Quote exactly and only this range of lines in the data below: the line that holds "bpy.data.objects.remove(obj)" to the line that holds "bpy.context.scene.camera = camera", both included.
(begin)
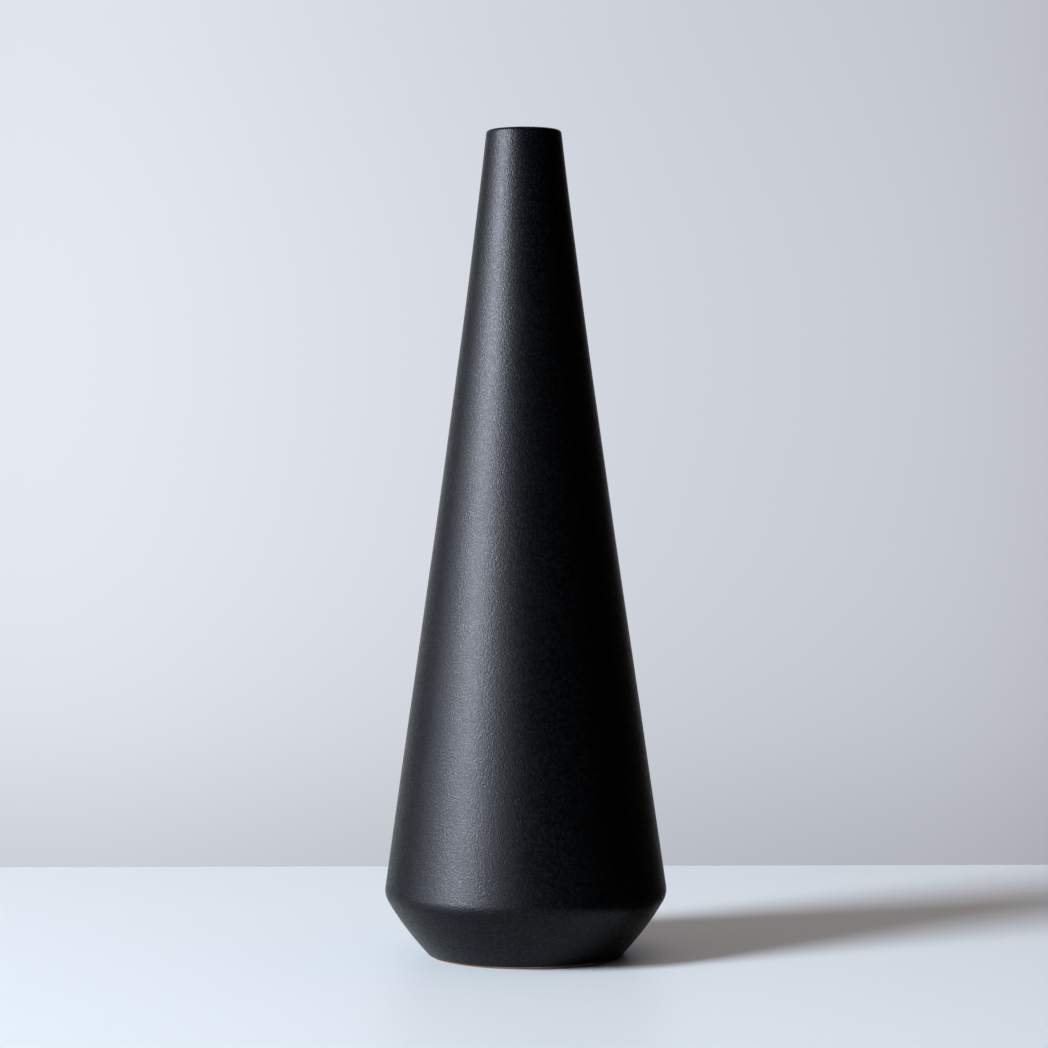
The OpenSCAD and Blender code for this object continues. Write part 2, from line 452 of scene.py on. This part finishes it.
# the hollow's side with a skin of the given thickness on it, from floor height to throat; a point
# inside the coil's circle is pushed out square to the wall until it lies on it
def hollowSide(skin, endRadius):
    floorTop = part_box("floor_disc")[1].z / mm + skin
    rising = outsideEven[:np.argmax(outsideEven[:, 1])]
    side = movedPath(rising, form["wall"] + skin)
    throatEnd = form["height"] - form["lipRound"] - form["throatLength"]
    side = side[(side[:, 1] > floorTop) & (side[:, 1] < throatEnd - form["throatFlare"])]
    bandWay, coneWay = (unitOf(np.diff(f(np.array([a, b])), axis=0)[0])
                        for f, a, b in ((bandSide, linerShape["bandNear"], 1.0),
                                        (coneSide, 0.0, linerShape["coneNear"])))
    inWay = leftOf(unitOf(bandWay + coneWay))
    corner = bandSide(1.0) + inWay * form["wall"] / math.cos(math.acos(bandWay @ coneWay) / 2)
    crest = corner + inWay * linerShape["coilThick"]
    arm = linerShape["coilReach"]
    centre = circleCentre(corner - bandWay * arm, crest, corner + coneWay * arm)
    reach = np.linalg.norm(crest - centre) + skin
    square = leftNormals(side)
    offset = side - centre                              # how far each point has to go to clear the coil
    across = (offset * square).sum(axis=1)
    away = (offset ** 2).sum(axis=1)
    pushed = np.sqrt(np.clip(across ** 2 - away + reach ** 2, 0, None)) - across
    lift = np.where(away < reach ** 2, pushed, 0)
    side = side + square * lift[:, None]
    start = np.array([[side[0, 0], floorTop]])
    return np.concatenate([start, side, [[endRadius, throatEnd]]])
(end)
(begin)
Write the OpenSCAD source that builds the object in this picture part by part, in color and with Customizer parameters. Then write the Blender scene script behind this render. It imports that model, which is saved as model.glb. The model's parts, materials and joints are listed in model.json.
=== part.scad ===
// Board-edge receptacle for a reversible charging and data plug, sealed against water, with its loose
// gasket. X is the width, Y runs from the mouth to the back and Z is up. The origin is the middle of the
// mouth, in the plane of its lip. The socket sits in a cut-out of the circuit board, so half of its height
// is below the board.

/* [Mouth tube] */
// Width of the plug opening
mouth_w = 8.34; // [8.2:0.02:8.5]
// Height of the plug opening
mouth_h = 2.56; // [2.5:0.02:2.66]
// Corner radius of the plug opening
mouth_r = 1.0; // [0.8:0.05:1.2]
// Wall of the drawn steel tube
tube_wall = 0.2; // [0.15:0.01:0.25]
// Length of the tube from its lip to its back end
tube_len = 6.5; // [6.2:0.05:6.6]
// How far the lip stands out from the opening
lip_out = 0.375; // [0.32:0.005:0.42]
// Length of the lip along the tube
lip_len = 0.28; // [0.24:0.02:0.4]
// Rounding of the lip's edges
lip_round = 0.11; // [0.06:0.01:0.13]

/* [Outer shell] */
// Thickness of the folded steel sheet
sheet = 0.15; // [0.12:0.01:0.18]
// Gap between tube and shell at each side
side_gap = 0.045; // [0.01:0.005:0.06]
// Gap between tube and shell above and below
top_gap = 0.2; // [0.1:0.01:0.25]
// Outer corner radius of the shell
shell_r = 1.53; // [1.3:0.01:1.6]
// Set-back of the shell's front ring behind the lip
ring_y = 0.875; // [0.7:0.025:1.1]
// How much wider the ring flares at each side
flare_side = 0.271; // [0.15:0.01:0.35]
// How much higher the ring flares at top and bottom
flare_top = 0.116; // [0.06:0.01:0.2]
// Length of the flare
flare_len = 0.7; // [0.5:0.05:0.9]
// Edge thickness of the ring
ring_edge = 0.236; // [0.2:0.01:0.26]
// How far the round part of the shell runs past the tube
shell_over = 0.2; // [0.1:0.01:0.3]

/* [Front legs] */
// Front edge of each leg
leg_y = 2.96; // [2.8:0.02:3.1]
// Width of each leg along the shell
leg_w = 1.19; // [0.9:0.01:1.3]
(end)
(begin)
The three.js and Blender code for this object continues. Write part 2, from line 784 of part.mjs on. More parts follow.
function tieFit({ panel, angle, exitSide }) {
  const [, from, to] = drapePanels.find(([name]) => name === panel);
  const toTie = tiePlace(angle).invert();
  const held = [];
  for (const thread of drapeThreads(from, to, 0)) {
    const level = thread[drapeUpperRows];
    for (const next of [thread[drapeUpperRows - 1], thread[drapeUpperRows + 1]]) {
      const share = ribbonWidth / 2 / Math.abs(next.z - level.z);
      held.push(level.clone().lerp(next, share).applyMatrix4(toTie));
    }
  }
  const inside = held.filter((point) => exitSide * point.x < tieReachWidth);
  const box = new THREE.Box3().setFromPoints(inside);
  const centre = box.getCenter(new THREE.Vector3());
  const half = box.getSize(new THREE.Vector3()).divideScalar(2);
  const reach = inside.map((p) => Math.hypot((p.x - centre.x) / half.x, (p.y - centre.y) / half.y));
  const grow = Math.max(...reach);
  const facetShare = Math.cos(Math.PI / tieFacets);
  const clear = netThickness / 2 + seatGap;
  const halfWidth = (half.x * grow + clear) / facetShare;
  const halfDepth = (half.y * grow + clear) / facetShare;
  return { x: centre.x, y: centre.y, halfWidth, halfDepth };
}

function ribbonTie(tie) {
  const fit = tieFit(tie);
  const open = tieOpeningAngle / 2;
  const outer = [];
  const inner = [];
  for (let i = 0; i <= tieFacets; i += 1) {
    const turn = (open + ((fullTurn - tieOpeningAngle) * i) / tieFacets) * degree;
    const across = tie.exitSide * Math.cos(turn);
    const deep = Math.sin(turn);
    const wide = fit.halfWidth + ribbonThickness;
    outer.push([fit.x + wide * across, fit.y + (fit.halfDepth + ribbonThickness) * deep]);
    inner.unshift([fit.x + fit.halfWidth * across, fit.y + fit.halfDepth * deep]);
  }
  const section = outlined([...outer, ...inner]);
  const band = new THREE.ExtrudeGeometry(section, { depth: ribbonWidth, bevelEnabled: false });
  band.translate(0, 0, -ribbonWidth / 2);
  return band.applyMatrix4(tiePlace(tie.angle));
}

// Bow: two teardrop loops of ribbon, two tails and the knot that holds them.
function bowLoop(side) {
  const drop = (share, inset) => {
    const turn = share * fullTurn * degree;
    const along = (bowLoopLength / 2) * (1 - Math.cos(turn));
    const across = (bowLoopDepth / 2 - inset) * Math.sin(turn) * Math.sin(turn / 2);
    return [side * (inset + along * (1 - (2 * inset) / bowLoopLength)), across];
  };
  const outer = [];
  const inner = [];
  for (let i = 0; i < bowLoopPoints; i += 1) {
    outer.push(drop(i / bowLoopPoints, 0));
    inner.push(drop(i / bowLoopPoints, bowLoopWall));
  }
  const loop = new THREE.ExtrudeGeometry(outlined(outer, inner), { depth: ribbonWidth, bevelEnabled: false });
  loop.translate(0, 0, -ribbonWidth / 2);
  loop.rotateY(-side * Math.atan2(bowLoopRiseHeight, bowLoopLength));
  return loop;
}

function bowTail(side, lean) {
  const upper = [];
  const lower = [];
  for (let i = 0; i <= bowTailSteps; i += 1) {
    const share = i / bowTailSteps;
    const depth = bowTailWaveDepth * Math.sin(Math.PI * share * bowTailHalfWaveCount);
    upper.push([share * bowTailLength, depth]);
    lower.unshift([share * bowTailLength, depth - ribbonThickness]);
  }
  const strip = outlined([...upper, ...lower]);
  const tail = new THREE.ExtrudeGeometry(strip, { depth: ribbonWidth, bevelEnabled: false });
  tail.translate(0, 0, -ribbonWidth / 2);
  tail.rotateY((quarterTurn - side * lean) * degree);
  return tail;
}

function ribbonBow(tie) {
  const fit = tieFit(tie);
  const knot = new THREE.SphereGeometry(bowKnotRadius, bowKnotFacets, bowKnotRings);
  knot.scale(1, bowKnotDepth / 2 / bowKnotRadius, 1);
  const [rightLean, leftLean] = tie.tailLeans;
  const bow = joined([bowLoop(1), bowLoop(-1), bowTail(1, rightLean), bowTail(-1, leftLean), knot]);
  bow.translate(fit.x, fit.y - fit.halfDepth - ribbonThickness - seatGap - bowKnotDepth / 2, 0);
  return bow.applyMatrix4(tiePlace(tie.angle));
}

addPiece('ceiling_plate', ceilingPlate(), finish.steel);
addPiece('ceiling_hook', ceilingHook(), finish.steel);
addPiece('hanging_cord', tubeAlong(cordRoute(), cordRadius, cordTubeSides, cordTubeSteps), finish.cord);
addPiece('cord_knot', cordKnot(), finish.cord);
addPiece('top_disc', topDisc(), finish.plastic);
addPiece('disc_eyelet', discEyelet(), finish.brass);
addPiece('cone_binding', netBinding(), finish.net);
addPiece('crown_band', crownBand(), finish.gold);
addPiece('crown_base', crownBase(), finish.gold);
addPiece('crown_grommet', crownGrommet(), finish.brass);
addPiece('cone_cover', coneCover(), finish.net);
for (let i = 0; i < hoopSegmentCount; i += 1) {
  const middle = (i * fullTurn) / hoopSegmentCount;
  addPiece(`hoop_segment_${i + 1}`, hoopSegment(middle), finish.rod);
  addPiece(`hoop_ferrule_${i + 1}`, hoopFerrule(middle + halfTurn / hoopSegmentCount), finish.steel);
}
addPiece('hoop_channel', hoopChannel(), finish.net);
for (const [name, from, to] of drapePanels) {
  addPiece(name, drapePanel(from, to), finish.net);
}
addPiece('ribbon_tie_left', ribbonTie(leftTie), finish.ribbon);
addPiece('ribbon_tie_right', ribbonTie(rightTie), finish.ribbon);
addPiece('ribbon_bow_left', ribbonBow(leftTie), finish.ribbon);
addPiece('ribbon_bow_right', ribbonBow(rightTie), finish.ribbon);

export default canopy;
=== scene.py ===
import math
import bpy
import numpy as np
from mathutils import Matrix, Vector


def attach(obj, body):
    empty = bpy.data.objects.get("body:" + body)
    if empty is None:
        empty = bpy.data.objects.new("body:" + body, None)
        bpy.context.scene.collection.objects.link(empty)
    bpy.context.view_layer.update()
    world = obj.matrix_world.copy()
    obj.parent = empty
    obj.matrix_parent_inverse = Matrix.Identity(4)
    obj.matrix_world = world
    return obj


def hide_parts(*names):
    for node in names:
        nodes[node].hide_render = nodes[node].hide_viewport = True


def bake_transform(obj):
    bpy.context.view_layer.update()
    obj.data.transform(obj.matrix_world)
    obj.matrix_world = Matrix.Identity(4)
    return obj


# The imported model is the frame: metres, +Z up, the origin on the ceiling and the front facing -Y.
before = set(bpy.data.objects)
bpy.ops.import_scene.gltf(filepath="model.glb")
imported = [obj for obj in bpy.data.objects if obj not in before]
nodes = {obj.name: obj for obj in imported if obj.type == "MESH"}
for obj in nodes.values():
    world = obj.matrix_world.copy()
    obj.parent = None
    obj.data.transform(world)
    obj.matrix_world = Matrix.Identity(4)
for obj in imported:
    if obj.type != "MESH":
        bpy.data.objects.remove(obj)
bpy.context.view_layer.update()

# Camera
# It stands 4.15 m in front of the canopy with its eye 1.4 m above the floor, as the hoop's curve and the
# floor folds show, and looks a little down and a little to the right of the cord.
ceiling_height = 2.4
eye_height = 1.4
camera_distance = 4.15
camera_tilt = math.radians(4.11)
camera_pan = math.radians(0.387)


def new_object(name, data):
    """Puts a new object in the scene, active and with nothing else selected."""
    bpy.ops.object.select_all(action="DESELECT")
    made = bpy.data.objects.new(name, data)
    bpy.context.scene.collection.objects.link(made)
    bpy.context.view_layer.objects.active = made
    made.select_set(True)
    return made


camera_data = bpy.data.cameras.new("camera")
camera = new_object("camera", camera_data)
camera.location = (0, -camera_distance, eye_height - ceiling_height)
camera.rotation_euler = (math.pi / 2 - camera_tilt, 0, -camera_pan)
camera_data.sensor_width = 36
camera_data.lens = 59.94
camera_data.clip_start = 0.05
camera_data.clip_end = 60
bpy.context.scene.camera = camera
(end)
• **Full answer**
        bpy.data.objects.remove(obj)
bpy.context.view_layer.update()

# Camera
# It stands 4.15 m in front of the canopy with its eye 1.4 m above the floor, as the hoop's curve and the
# floor folds show, and looks a little down and a little to the right of the cord.
ceiling_height = 2.4
eye_height = 1.4
camera_distance = 4.15
camera_tilt = math.radians(4.11)
camera_pan = math.radians(0.387)


def new_object(name, data):
    """Puts a new object in the scene, active and with nothing else selected."""
    bpy.ops.object.select_all(action="DESELECT")
    made = bpy.data.objects.new(name, data)
    bpy.context.scene.collection.objects.link(made)
    bpy.context.view_layer.objects.active = made
    made.select_set(True)
    return made


camera_data = bpy.data.cameras.new("camera")
camera = new_object("camera", camera_data)
camera.location = (0, -camera_distance, eye_height - ceiling_height)
camera.rotation_euler = (math.pi / 2 - camera_tilt, 0, -camera_pan)
camera_data.sensor_width = 36
camera_data.lens = 59.94
camera_data.clip_start = 0.05
camera_data.clip_end = 60
bpy.context.scene.camera = camera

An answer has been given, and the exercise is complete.